━━━━━ Provided material ━━━━━

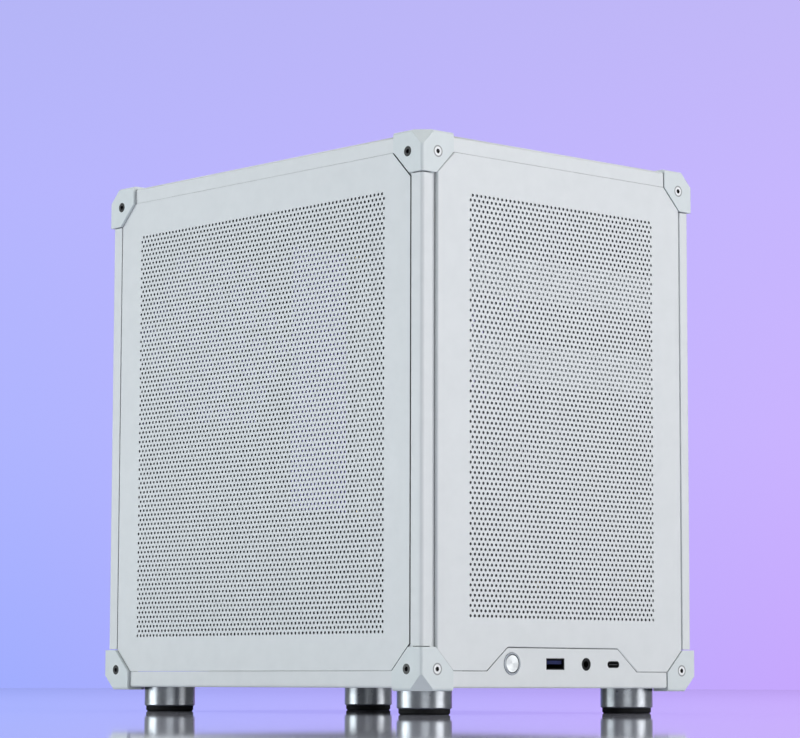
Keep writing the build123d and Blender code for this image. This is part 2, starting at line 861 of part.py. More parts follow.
# Drive bracket on the pan
with BuildPart() as drive_bracket:
    with BuildSketch(Plane.YZ.offset(drive_x)):
        with Locations((0, pan_top + drive_h / 2)):
            Rectangle(2 * drive_half, drive_h)
        with Locations((0, pan_top + drive_hole_rise)):
            with GridLocations(drive_hole_pitch, 0, 2, 1):
                Circle(supply_hole_d / 2, mode=Mode.SUBTRACT)
    extrude(amount=-frame_sheet)
    with BuildSketch(Plane.XY.offset(pan_top)):
        with Locations((drive_x, 0)):
            Rectangle(drive_foot, 2 * drive_half, align=(Align.MIN, Align.CENTER))
    extrude(amount=frame_sheet)
    with BuildSketch(Plane.XY.offset(pan_top + drive_h)):
        with Locations((drive_x, 0)):
            Rectangle(drive_lip, 2 * drive_half, align=(Align.MIN, Align.CENTER))
    extrude(amount=-frame_sheet)
save(drive_bracket, "drive_bracket")

# Blank slot covers, the ledge that takes their tabs and the screws
tab_y = rear_panel_in - cover_tab / 2
for number, z in enumerate(slot_levels, start=1):
    with BuildPart() as slot_cover:
        with BuildSketch(across(rear_panel_in)) as cover_face:
            with Locations((cover_left, z)):
                Rectangle(cover_l, cover_w, align=(Align.MIN, Align.CENTER))
            chamfer(cover_face.vertices().group_by(Axis.X)[-1], cover_taper)
        extrude(amount=cover_sheet)
        with BuildSketch(Plane.YZ.offset(cover_left)):
            with Locations((tab_y, z)):
                Rectangle(cover_tab, cover_w)
                Circle(small_screw_d / 2 + screw_play, mode=Mode.SUBTRACT)
        extrude(amount=cover_sheet)
    save(slot_cover, f"slot_cover_{number}")

ledge_z = (slot_levels[0] + slot_levels[-1]) / 2
ledge_h = (slot_count - 1) * slot_pitch + cover_w + ledge_margin
with BuildPart() as slot_rail:
    with BuildSketch(Plane.YZ.offset(cover_left)):
        with Locations((tab_y, ledge_z)):
            Rectangle(cover_tab, ledge_h)
        with Locations(*[(tab_y, z) for z in slot_levels]):
            Circle(small_screw_d / 2 + screw_play, mode=Mode.SUBTRACT)
    extrude(amount=-frame_sheet)
    with BuildSketch(across(rear_panel_in)):
        with Locations((cover_left, ledge_z)):
            Rectangle(cover_tab, ledge_h, align=(Align.MAX, Align.CENTER))
    extrude(amount=frame_sheet)
save(slot_rail, "slot_rail")

with BuildPart() as slot_screws:
    with Locations(
        *[side_plane(1, half_w - cover_left - cover_sheet, tab_y, z) for z in slot_levels]
    ):
        add(small_screw.part)
save(slot_screws, "slot_screws")

# Mains inlet
inlet_screw_planes = [
    end_plane(
        1,
        half_d - rear_panel_out - inlet_flange_t,
        inlet_x + dx * inlet_screw_pitch / 2,
        inlet_z,
    )
    for _, dx in sides
]
with BuildPart() as ac_inlet:
    with BuildSketch(across(rear_panel_out)):
        with Locations((inlet_x, inlet_z)):
            RectangleRounded(inlet_flange_w, inlet_flange_h, inlet_round)
    extrude(amount=-inlet_flange_t)
    with Locations(*inlet_screw_planes):
        CounterSinkHole(
            cap_screw_d / 2 + screw_play,
            cap_screw_head / 2,
            depth=inlet_flange_t,
            counter_sink_angle=90,
        )
    with BuildSketch(across(rear_panel_out)):
        with Locations((inlet_x, inlet_z)):
            Rectangle(inlet_w - 2 * port_gap, inlet_h - 2 * port_gap)
    extrude(amount=inlet_depth)
    with BuildSketch(across(rear_panel_out + inlet_flange_t)) as mouth:
        with Locations((inlet_x, inlet_z)):
            Rectangle(inlet_mouth_w, inlet_mouth_h)
        chamfer(mouth.vertices().group_by(Axis.Y)[-1], inlet_mouth_cut)
    extrude(amount=inlet_mouth_depth, mode=Mode.SUBTRACT)
save(ac_inlet, "ac_inlet")

with BuildPart() as inlet_pins:
    with BuildSketch(across(rear_panel_out + inlet_flange_t - inlet_mouth_depth)):
        with Locations((inlet_x - inlet_pin_x, inlet_z), (inlet_x + inlet_pin_x, inlet_z)):
            Rectangle(inlet_pin_w, inlet_pin_h)
        with Locations((inlet_x, inlet_z + inlet_pin_rise)):
            Rectangle(inlet_pin_w, inlet_pin_h)
    extrude(amount=-inlet_pin_l)
save(inlet_pins, "inlet_pins")

with BuildPart() as inlet_screws:
    with Locations(*inlet_screw_planes):
        add(cap_screw.part)
save(inlet_screws, "inlet_screws")

# Board for the front sockets, notched round the button housing
with BuildPart() as socket_board:
    with BuildSketch(Plane.XY.offset(board_low)):
        with Locations((board_left, -half_d + board_front_depth)):
            Rectangle(
                board_right - board_left,
                board_back_depth - board_front_depth,
                align=(Align.MIN, Align.MIN),
            )
        with Locations((button_x, -half_d)):
            Rectangle(button_ring_d + 2 * hood_gap, 2 * notch_depth, mode=Mode.SUBTRACT)
        with Locations(*boss_spots):
            Circle(small_screw_d / 2 + screw_play, mode=Mode.SUBTRACT)
    extrude(amount=socket_board_t)
save(socket_board, "socket_board")

with BuildPart() as board_screws:
    with Locations(*[(x, y, board_rise) for x, y in boss_spots]):
        add(small_screw.part)
save(board_screws, "board_screws")

socket_y = front_y + socket_recess
with BuildPart() as usb_a_shell:
    with BuildSketch(across(socket_y)):
        with Locations((usb_a_x, port_z)):
            Rectangle(usb_a_w, usb_a_h)
    extrude(amount=-usb_a_l)
    with BuildSketch(across(socket_y)):
        with Locations((usb_a_x, port_z)):
            Rectangle(usb_a_w - 2 * shell_t, usb_a_h - 2 * shell_t)
    extrude(amount=-usb_a_l + shell_t, mode=Mode.SUBTRACT)
save(usb_a_shell, "usb_a_shell")

with BuildPart() as usb_a_tongue:
    with BuildSketch(across(socket_y + tongue_set_back)):
        with Locations((usb_a_x, port_z + tongue_rise)):
            Rectangle(tongue_w, tongue_h)
    extrude(amount=-usb_a_l + shell_t + tongue_set_back)
save(usb_a_tongue, "usb_a_tongue")

with BuildPart() as audio_jack:
    with BuildSketch(across(socket_y)):
        with Locations((jack_x, port_z)):
            Circle(jack_d / 2)
    extrude(amount=socket_y + half_d - board_front_depth)
    with BuildSketch(across(-half_d + board_front_depth)):
        with Locations((jack_x, board_rise)):
            Rectangle(jack_body_w, jack_body_h, align=(Align.CENTER, Align.MIN))
    extrude(amount=-jack_body_l)
    with BuildSketch(across(socket_y)):
        with Locations((jack_x, port_z)):
            Circle(jack_bore / 2)
    extrude(amount=-jack_bore_l, mode=Mode.SUBTRACT)
save(audio_jack, "audio_jack")

with BuildPart() as usb_c_socket:
    with BuildSketch(across(socket_y)):
        with Locations((usb_c_x, port_z)):
            SlotOverall(usb_c_w, usb_c_h)
    extrude(amount=-usb_c_l)
    with BuildSketch(across(socket_y)):
        with Locations((usb_c_x, port_z)):
            SlotOverall(usb_c_w - 2 * shell_t, usb_c_h - 2 * shell_t)
            Rectangle(usb_c_tongue_w, usb_c_tongue_h, mode=Mode.SUBTRACT)
    extrude(amount=-usb_c_l + shell_t + tongue_set_back, mode=Mode.SUBTRACT)
    with BuildSketch(Plane.XY.offset(board_rise)):
        with Locations((usb_c_x, -half_d + board_front_depth)):
            Rectangle(
                usb_c_w - usb_c_h,
                socket_y + usb_c_l + half_d - board_front_depth,
                align=(Align.CENTER, Align.MIN),
            )
    extrude(amount=(usb_a_h - usb_c_h) / 2 + shell_t / 2)
save(usb_c_socket, "usb_c_socket")

# Power button, its housing and the switch behind it
housing_y = front_y - button_lip
with BuildPart() as button_housing:
    with BuildSketch(across(housing_y)):
        with Locations((button_x, port_z)):
            Circle(button_ring_d / 2)
    extrude(amount=-housing_l)
    with BuildSketch(across(front_wall_in)):
        with Locations((button_x, port_z)):
            Circle(housing_flange_d / 2)
    extrude(amount=-housing_flange_t)
    with BuildSketch(across(housing_y)):
        with Locations((button_x, port_z)):
            Circle(button_bore / 2)
    extrude(amount=-housing_bore_l, mode=Mode.SUBTRACT)
    with BuildSketch(across(housing_y)):
        with Locations((button_x, port_z)):
            Circle(stem_d / 2 + seat_gap)
    extrude(amount=-housing_l, mode=Mode.SUBTRACT)
save(button_housing, "button_housing")

with BuildPart() as power_button:
    with BuildSketch(across(housing_y)) as button_face:
        with Locations((button_x, port_z)):
            Circle(button_d / 2)
    extrude(amount=-button_t)
    chamfer(power_button.faces().sort_by(Axis.Y)[0].edges(), button_edge)
    with BuildSketch(across(housing_y + button_t)):
        with Locations((button_x, port_z)):
            Circle(stem_d / 2)
    extrude(amount=-stem_l)
save(power_button, "power_button")

plunger_y = housing_y + button_t + stem_l + button_travel + seat_gap
with BuildPart() as power_switch:
    with BuildSketch(across(plunger_y)):
        with Locations((button_x, port_z)):
            Circle(plunger_d / 2)
    extrude(amount=-plunger_l)
    with BuildSketch(across(plunger_y + plunger_l)):
        with Locations((button_x, board_rise)):
            Rectangle(switch_w, switch_w, align=(Align.CENTER, Align.MIN))
    extrude(amount=-switch_l)
save(power_switch, "power_switch")

# Feet: metal ring, rubber pad and the screw from inside the pan
with BuildPart() as foot_ring:
    with BuildSketch(Plane.XZ):
        Polygon(
            (foot_screw_d / 2 + screw_play, pad_h + pad_set),
            (pad_d / 2, pad_h + pad_set),
            (pad_d / 2, pad_h),
            (foot_d / 2 - foot_bevel, pad_h),
            (foot_d / 2, pad_h + foot_bevel),
            (foot_d / 2, pan_z),
            (foot_screw_d / 2 + screw_play, pan_z),
            align=None,
        )
    revolve(axis=Axis.Z)

with BuildPart() as foot_rings:
    with Locations(*[(x, y, 0) for x, y in foot_spots]):
        add(foot_ring.part)
save(foot_rings, "foot_rings")

with BuildPart() as foot_pads:
    with BuildSketch(Plane.XY):
        with Locations(*foot_spots):
            Circle(pad_d / 2)
    extrude(amount=pad_h + pad_set)
    chamfer(foot_pads.faces().group_by(Axis.Z)[0].edges(), pad_bevel)
save(foot_pads, "foot_pads")

with BuildPart() as foot_screws:
    with BuildSketch(Plane.XY.offset(lug_top)):
        with Locations(*foot_spots):
            Circle(foot_head_d / 2)
    extrude(amount=foot_head_h)
    with BuildSketch(Plane.XY.offset(pad_h + pad_set)):
        with Locations(*foot_spots):
            Circle(foot_screw_d / 2)
    extrude(amount=lug_top - pad_h - pad_set)
    with BuildSketch(Plane.XY.offset(lug_top + foot_head_h)):
        with Locations(*foot_spots):
            RegularPolygon(foot_socket_af / 2, 6, major_radius=False)
    extrude(amount=-socket_depth, mode=Mode.SUBTRACT)
save(foot_screws, "foot_screws")

# Pull-off studs on the removable panels and the bushes that hold them
with BuildPart() as stud:
    with BuildSketch(Plane.XZ):
        Polygon(
            (0, 0),
            (stud_d / 2, 0),
            (stud_d / 2, -stud_l + tip_bevel),
            (stud_d / 2 - tip_bevel, -stud_l),
            (0, -stud_l),
            align=None,
        )
    revolve(axis=Axis.Z)

with BuildPart() as clip:
    Box(clip_rim_d, clip_rim_d, clip_rim_t, align=under_roof)
    with Locations((0, 0, frame_sheet)):
        Box(clip_d, clip_d, clip_l, align=under_roof)
        Hole(stud_d / 2 + seat_gap)

for side, dx in sides:
    with BuildPart() as panel_studs:
        with Locations(
            *[
                side_plane(dx, side_face_depth + sheet, dy * clip_y, z)
                for _, dy in ends
                for z in stud_levels
            ]
        ):
            add(stud.part)
    save(panel_studs, f"{side}_panel_studs")
    with BuildPart() as panel_clips:
        with Locations(
            *[side_plane(dx, flange_in, dy * clip_y, z) for _, dy in ends for z in stud_levels]
        ):
            add(clip.part)
    save(panel_clips, f"{side}_clips")

with BuildPart() as front_panel_studs:
    with Locations(
        *[
            end_plane(-1, front_face_depth + sheet, dx * clip_x, z)
            for _, dx in sides
            for z in stud_levels
        ]
    ):
        add(stud.part)
save(front_panel_studs, "front_panel_studs")

with BuildPart() as front_clips:
    with Locations(
        *[end_plane(-1, flange_in, dx * clip_x, z) for _, dx in sides for z in stud_levels]
    ):
        add(clip.part)
save(front_clips, "front_clips")

with BuildPart() as top_cover_studs:
    with Locations(*[(x, y, cover_under) for x, y in top_clip_spots]):
        add(stud.part)
save(top_cover_studs, "top_cover_studs")

with BuildPart() as top_clips:
    with Locations(*[(x, y, ring_low) for x, y in top_clip_spots]):
        add(clip.part)
save(top_clips, "top_clips")
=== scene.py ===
"""Looks of the compact micro ATX case: fine perforated panels, finishes, light and camera."""

import json
from itertools import product
from math import cos, pi, radians, sin, sqrt

import bmesh
import bpy
from mathutils import Matrix, Vector
from mathutils.geometry import tessellate_polygon


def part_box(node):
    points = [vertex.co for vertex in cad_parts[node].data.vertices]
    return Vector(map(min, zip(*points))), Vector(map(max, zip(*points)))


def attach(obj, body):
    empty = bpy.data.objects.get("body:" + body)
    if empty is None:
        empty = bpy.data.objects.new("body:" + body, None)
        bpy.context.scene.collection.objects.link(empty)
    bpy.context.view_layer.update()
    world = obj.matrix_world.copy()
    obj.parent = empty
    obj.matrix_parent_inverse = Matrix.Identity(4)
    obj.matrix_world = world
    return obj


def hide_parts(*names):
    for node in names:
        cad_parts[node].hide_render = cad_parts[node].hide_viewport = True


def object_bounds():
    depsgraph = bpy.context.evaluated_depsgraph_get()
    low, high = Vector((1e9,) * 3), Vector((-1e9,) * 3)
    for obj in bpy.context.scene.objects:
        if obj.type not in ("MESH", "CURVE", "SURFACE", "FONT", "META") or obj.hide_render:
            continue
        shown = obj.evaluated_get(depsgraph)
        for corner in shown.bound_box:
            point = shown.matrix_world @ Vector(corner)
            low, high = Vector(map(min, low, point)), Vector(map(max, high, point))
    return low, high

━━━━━

Each line from the one holding "low, high = Vector((1e9,)" to the one holding "point = shown.matrix_world", those two included, is to be transcribed exactly, and no other line.

    low, high = Vector((1e9,) * 3), Vector((-1e9,) * 3)
    for obj in bpy.context.scene.objects:
        if obj.type not in ("MESH", "CURVE", "SURFACE", "FONT", "META") or obj.hide_render:
            continue
        shown = obj.evaluated_get(depsgraph)
        for corner in shown.bound_box:
            point = shown.matrix_world @ Vector(corner)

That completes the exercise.